**DATASET CONTENT**:

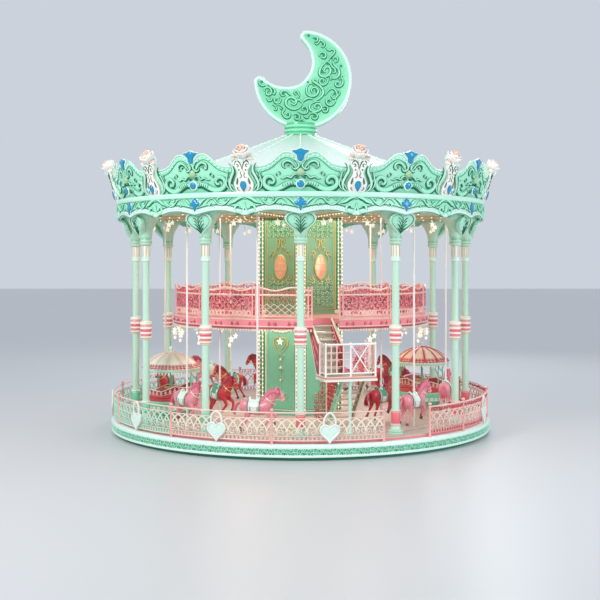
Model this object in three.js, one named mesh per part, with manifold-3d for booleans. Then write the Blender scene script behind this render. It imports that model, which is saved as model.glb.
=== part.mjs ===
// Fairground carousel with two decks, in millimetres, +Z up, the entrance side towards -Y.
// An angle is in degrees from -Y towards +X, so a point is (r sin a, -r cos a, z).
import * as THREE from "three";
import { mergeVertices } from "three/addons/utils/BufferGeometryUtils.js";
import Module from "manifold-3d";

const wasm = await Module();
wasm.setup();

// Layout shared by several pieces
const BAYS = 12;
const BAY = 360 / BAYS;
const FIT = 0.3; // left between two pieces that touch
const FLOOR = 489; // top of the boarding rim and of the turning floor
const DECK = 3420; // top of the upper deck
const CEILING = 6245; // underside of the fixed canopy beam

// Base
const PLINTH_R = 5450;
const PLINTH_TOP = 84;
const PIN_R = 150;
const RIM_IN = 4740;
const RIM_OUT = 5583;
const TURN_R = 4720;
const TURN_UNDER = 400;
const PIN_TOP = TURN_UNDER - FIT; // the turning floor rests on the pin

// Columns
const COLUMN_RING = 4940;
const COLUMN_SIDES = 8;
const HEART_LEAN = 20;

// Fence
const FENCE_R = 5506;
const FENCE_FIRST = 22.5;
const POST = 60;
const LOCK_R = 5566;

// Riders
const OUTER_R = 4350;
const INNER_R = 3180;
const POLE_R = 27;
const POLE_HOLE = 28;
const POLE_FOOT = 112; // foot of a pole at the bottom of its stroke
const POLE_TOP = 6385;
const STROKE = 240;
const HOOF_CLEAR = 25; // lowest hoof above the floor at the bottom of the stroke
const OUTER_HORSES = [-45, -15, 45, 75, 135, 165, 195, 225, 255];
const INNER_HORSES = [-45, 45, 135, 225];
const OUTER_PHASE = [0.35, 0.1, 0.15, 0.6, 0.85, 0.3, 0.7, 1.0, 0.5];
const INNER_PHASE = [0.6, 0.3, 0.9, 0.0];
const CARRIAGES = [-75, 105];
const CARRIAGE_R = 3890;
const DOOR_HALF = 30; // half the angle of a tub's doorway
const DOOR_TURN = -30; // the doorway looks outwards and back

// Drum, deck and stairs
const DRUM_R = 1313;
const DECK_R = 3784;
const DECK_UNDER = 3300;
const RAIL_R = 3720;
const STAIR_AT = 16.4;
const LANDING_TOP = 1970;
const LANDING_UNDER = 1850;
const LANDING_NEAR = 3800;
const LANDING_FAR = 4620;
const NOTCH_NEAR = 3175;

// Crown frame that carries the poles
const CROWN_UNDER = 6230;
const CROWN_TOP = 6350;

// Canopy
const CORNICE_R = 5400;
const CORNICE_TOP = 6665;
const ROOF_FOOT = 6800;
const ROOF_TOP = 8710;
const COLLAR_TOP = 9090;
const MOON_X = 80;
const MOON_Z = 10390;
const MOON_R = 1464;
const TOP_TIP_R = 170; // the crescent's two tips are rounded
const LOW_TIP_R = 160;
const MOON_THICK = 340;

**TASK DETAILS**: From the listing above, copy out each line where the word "manifold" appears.

**COMPLETE RESPONSE**:
Model this object in three.js, one named mesh per part, with manifold-3d for booleans. Then write the Blender scene script behind this render. It imports that model, which is saved as model.glb.
import Module from "manifold-3d";